# GIVEN TASK:
The complete listing should be restated exactly.

# A block of data:
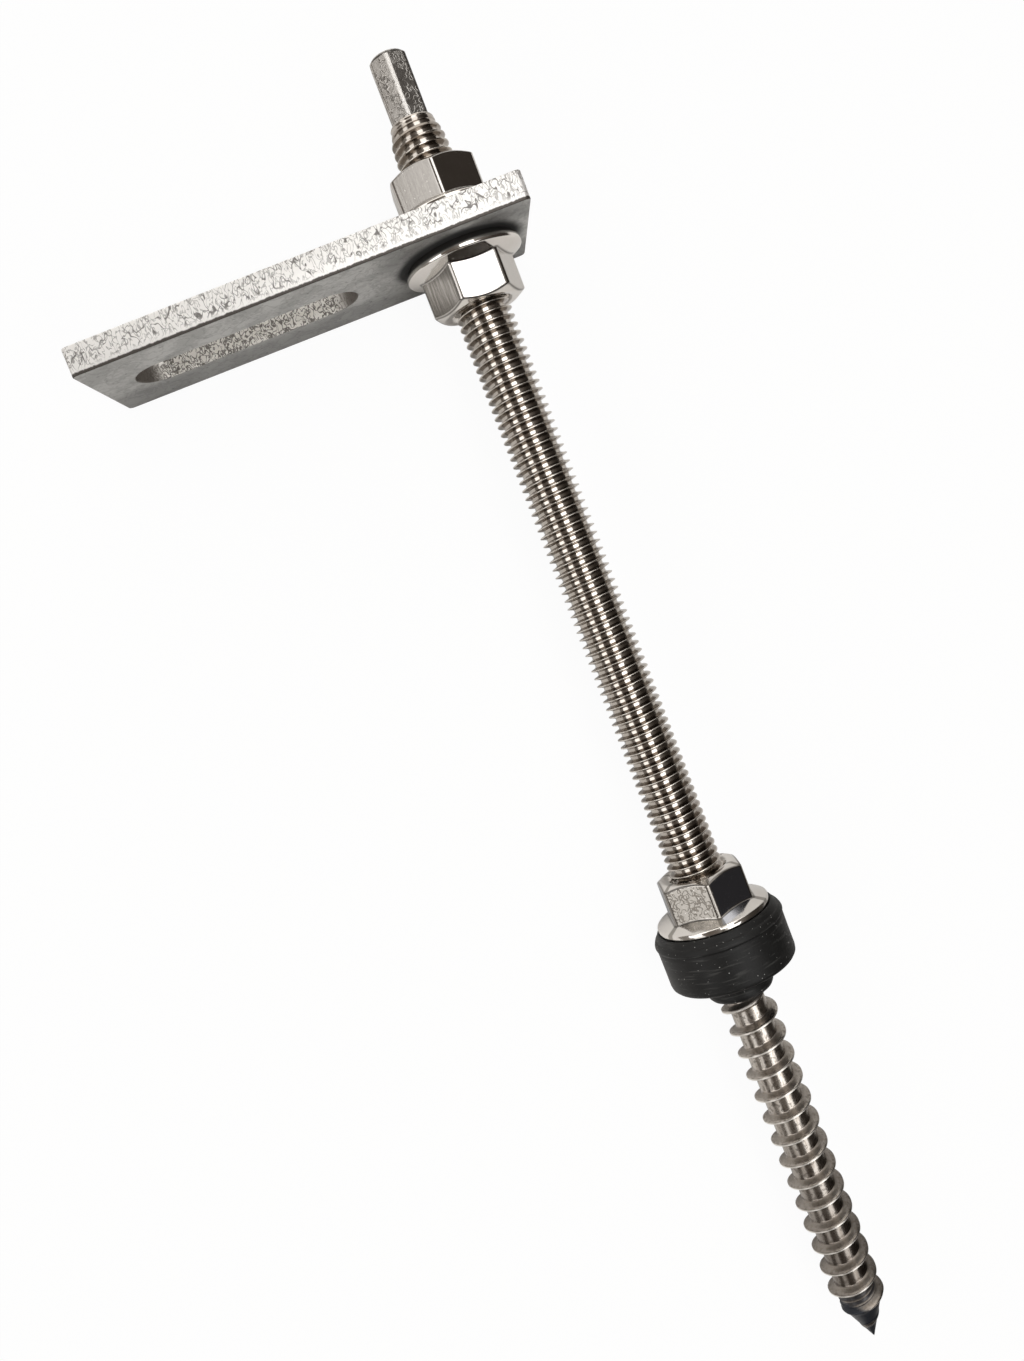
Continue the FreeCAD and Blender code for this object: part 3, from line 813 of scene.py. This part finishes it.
# Studio light
# Long soft lamps hang along the bolt, and the room between and beside them is dim and warm. Each lamp has
# its lean and spread about the bolt in degrees, its two ends along the bolt in metres, and its radiance.
LAMP_DISTANCE = 0.7
STRIP_LAMPS = {
    "left_strip_head": (-44, 24, -1.2, -0.25, 1.3),
    "left_strip": (-53, 26, -0.25, 0.32, 2.0),
    "left_strip_end": (-50, 24, 0.32, 0.9, 0.8),
    "right_strip_head": (21, 30, -1.2, -0.27, 1.9),
    "right_strip": (11, 26, -0.27, 0.27, 3.5),
    "right_strip_end": (25, 32, 0.27, 0.9, 2.2),
}

for name, (lean, spread, start, end, radiance) in STRIP_LAMPS.items():
    light = bpy.data.lights.new(name, "AREA")
    light.shape = "RECTANGLE"
    light.size = end - start
    light.size_y = 2 * LAMP_DISTANCE * math.tan(math.radians(spread / 2))
    light.energy = radiance * math.pi * light.size * light.size_y
    lamp = bpy.data.objects.new(name, light)
    bpy.context.scene.collection.objects.link(lamp)
    lean = math.radians(lean)
    outward = Vector((0, math.sin(lean), math.cos(lean)))
    lamp.location = outward * LAMP_DISTANCE + Vector(((start + end) / 2, BOLT_POINT.y, BOLT_POINT.z))
    lamp.rotation_euler = (-lean, 0, 0)

# Radiance of the room at each lean about the bolt, from the zenith towards +Y
ROOM_WALLS = (
    (-92, (0.34, 0.315, 0.29)), (-80, (0.22, 0.20, 0.18)), (-66, (0.24, 0.22, 0.20)),
    (-38, (0.18, 0.155, 0.135)), (-25, (0.12, 0.100, 0.085)), (-12, (0.15, 0.128, 0.110)),
    (0, (0.22, 0.20, 0.18)), (26, (0.22, 0.20, 0.18)), (38, (0.18, 0.16, 0.145)),
    (50, (0.105, 0.092, 0.080)), (65, (0.048, 0.040, 0.034)), (92, (0.034, 0.029, 0.025)),
    (97, (0.25, 0.23, 0.21)),
)
# The room is light beyond the drive end of the bolt and dark beyond its point. Each end of it begins and is
# full where the share of X in a look's direction reaches these values.
ROOM_HEAD = (1.5, 1.45, 1.38)
ROOM_HEAD_SHARES = (0.68, 0.90)
ROOM_FOOT = (0.035, 0.030, 0.026)
ROOM_FOOT_SHARES = (0.70, 0.85)

world = bpy.data.worlds.new("studio")
bpy.context.scene.world = world
room = Finish(world)
look = room.add("TexCoord", {}, {}, "Generated")
length = room.add("SeparateXYZ", {}, {"Vector": look}, "X")
across = room.add("SeparateXYZ", {}, {"Vector": look}, "Y")
up = room.add("SeparateXYZ", {}, {"Vector": look}, "Z")
lean = across.maths("ARCTAN2", across, up) / (2 * math.pi) + 0.5
stops = [(at / 360 + 0.5, radiance) for at, radiance in ROOM_WALLS]
walls = room.add("ValToRGB", {"stops": stops}, {0: lean})
walls = room.blend(room.step(0 - length, *ROOM_HEAD_SHARES), walls, ROOM_HEAD)
walls = room.blend(room.step(length, *ROOM_FOOT_SHARES), walls, ROOM_FOOT)
seen = room.add("LightPath", {}, {}, "Is Camera Ray")
walls = room.blend(seen, walls, (1.0, 1.0, 1.0))
glow = room.add("Background", {}, {"Color": walls, "Strength": 1.0})
room.add("OutputWorld", {}, {"Surface": glow})

# Camera
# It looks down on the bolt from above the middle of the thread, rolled as the photograph is. Its place and
# its aim are in the bolt's own frame.
CAMERA_PLACE = (-17.68, -198.94, 157.68)
CAMERA_AIM = (-18.90, 0.0, 141.81)
CAMERA_ROLL = 21.34
CAMERA_WIDTH_ANGLE = 49.69

camera_data = bpy.data.cameras.new("camera")
camera_data.sensor_fit = "HORIZONTAL"
camera_data.angle = math.radians(CAMERA_WIDTH_ANGLE)
camera_data.clip_start = 0.01
camera = bpy.data.objects.new("camera", camera_data)
bpy.context.scene.collection.objects.link(camera)
forward = (laid(CAMERA_AIM) - laid(CAMERA_PLACE)).normalized()
level = forward.cross(BOLT_AXIS).normalized()
upright = level.cross(forward)
roll = math.radians(CAMERA_ROLL)
right = level * math.cos(roll) - upright * math.sin(roll)
top = level * math.sin(roll) + upright * math.cos(roll)
facing = Matrix([right, top, -forward]).transposed().to_4x4()
camera.matrix_world = Matrix.Translation(laid(CAMERA_PLACE)) @ facing
bpy.context.scene.camera = camera
bpy.context.scene.view_settings.view_transform = "Standard"
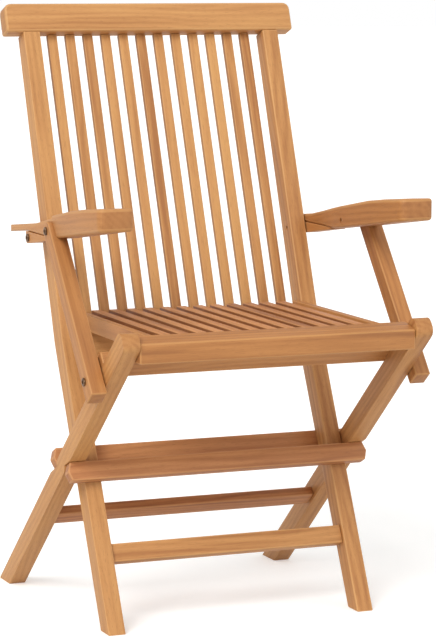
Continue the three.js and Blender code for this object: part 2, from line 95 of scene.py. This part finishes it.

# REPLY TO THE EXERCISE:
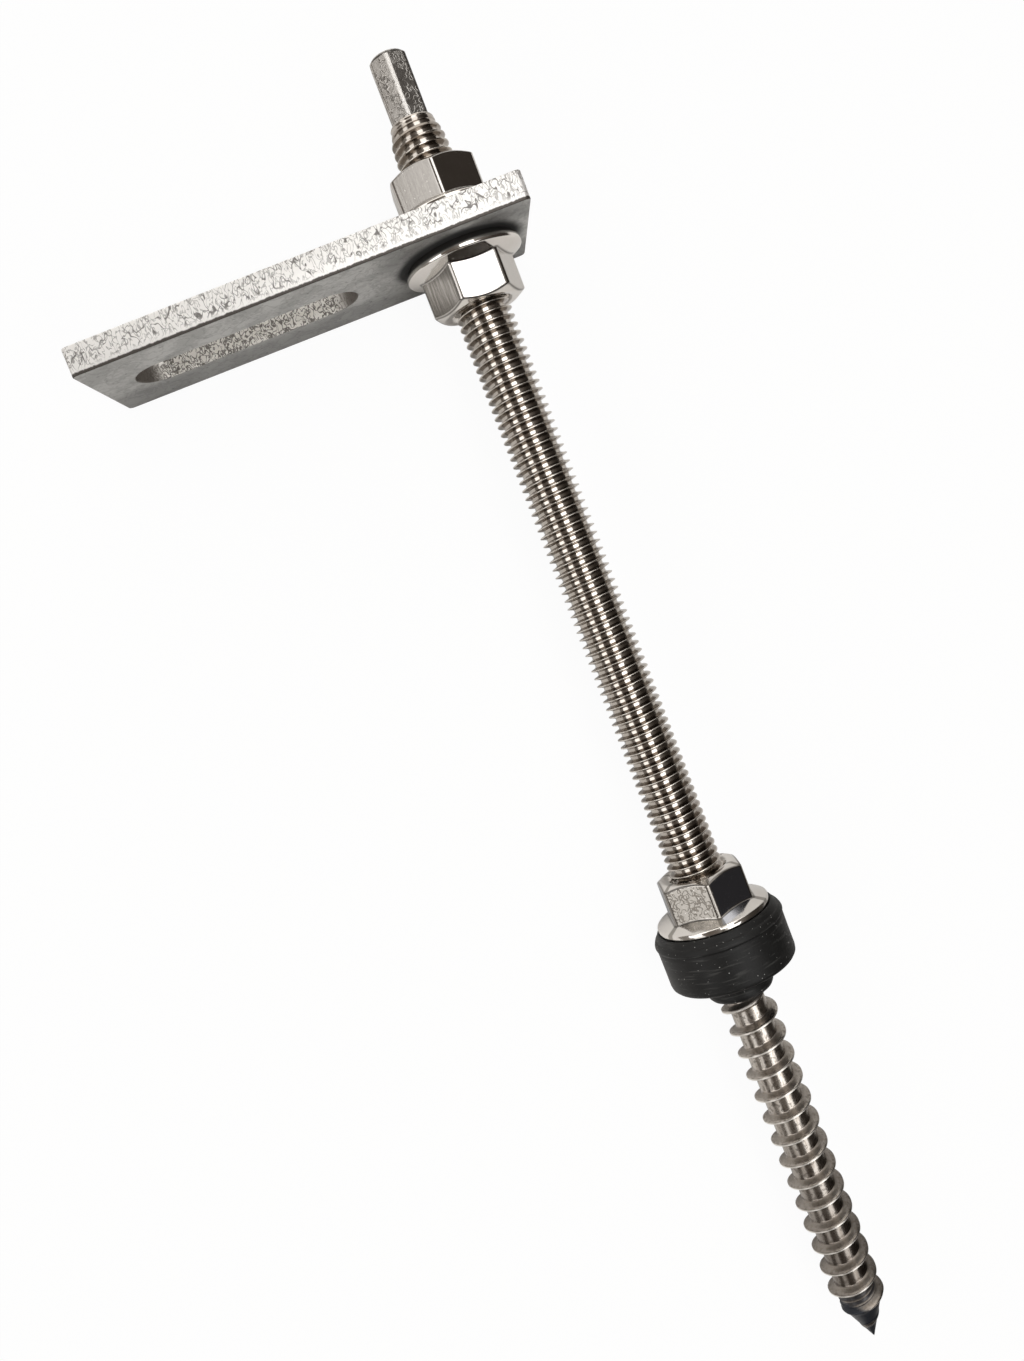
Continue the FreeCAD and Blender code for this object: part 3, from line 813 of scene.py. This part finishes it.
# Studio light
# Long soft lamps hang along the bolt, and the room between and beside them is dim and warm. Each lamp has
# its lean and spread about the bolt in degrees, its two ends along the bolt in metres, and its radiance.
LAMP_DISTANCE = 0.7
STRIP_LAMPS = {
    "left_strip_head": (-44, 24, -1.2, -0.25, 1.3),
    "left_strip": (-53, 26, -0.25, 0.32, 2.0),
    "left_strip_end": (-50, 24, 0.32, 0.9, 0.8),
    "right_strip_head": (21, 30, -1.2, -0.27, 1.9),
    "right_strip": (11, 26, -0.27, 0.27, 3.5),
    "right_strip_end": (25, 32, 0.27, 0.9, 2.2),
}

for name, (lean, spread, start, end, radiance) in STRIP_LAMPS.items():
    light = bpy.data.lights.new(name, "AREA")
    light.shape = "RECTANGLE"
    light.size = end - start
    light.size_y = 2 * LAMP_DISTANCE * math.tan(math.radians(spread / 2))
    light.energy = radiance * math.pi * light.size * light.size_y
    lamp = bpy.data.objects.new(name, light)
    bpy.context.scene.collection.objects.link(lamp)
    lean = math.radians(lean)
    outward = Vector((0, math.sin(lean), math.cos(lean)))
    lamp.location = outward * LAMP_DISTANCE + Vector(((start + end) / 2, BOLT_POINT.y, BOLT_POINT.z))
    lamp.rotation_euler = (-lean, 0, 0)

# Radiance of the room at each lean about the bolt, from the zenith towards +Y
ROOM_WALLS = (
    (-92, (0.34, 0.315, 0.29)), (-80, (0.22, 0.20, 0.18)), (-66, (0.24, 0.22, 0.20)),
    (-38, (0.18, 0.155, 0.135)), (-25, (0.12, 0.100, 0.085)), (-12, (0.15, 0.128, 0.110)),
    (0, (0.22, 0.20, 0.18)), (26, (0.22, 0.20, 0.18)), (38, (0.18, 0.16, 0.145)),
    (50, (0.105, 0.092, 0.080)), (65, (0.048, 0.040, 0.034)), (92, (0.034, 0.029, 0.025)),
    (97, (0.25, 0.23, 0.21)),
)
# The room is light beyond the drive end of the bolt and dark beyond its point. Each end of it begins and is
# full where the share of X in a look's direction reaches these values.
ROOM_HEAD = (1.5, 1.45, 1.38)
ROOM_HEAD_SHARES = (0.68, 0.90)
ROOM_FOOT = (0.035, 0.030, 0.026)
ROOM_FOOT_SHARES = (0.70, 0.85)

world = bpy.data.worlds.new("studio")
bpy.context.scene.world = world
room = Finish(world)
look = room.add("TexCoord", {}, {}, "Generated")
length = room.add("SeparateXYZ", {}, {"Vector": look}, "X")
across = room.add("SeparateXYZ", {}, {"Vector": look}, "Y")
up = room.add("SeparateXYZ", {}, {"Vector": look}, "Z")
lean = across.maths("ARCTAN2", across, up) / (2 * math.pi) + 0.5
stops = [(at / 360 + 0.5, radiance) for at, radiance in ROOM_WALLS]
walls = room.add("ValToRGB", {"stops": stops}, {0: lean})
walls = room.blend(room.step(0 - length, *ROOM_HEAD_SHARES), walls, ROOM_HEAD)
walls = room.blend(room.step(length, *ROOM_FOOT_SHARES), walls, ROOM_FOOT)
seen = room.add("LightPath", {}, {}, "Is Camera Ray")
walls = room.blend(seen, walls, (1.0, 1.0, 1.0))
glow = room.add("Background", {}, {"Color": walls, "Strength": 1.0})
room.add("OutputWorld", {}, {"Surface": glow})

# Camera
# It looks down on the bolt from above the middle of the thread, rolled as the photograph is. Its place and
# its aim are in the bolt's own frame.
CAMERA_PLACE = (-17.68, -198.94, 157.68)
CAMERA_AIM = (-18.90, 0.0, 141.81)
CAMERA_ROLL = 21.34
CAMERA_WIDTH_ANGLE = 49.69

camera_data = bpy.data.cameras.new("camera")
camera_data.sensor_fit = "HORIZONTAL"
camera_data.angle = math.radians(CAMERA_WIDTH_ANGLE)
camera_data.clip_start = 0.01
camera = bpy.data.objects.new("camera", camera_data)
bpy.context.scene.collection.objects.link(camera)
forward = (laid(CAMERA_AIM) - laid(CAMERA_PLACE)).normalized()
level = forward.cross(BOLT_AXIS).normalized()
upright = level.cross(forward)
roll = math.radians(CAMERA_ROLL)
right = level * math.cos(roll) - upright * math.sin(roll)
top = level * math.sin(roll) + upright * math.cos(roll)
facing = Matrix([right, top, -forward]).transposed().to_4x4()
camera.matrix_world = Matrix.Translation(laid(CAMERA_PLACE)) @ facing
bpy.context.scene.camera = camera
bpy.context.scene.view_settings.view_transform = "Standard"
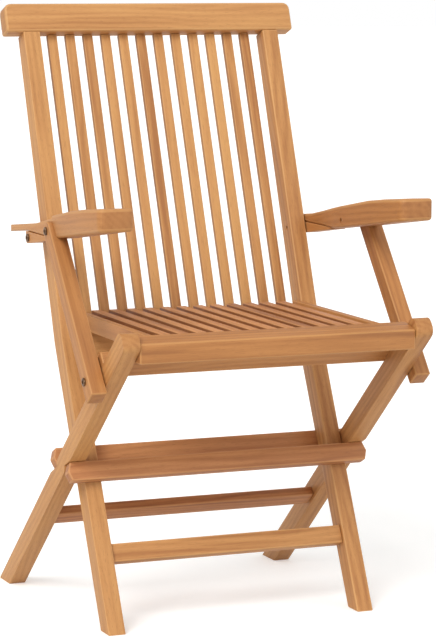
Continue the three.js and Blender code for this object: part 2, from line 95 of scene.py. This part finishes it.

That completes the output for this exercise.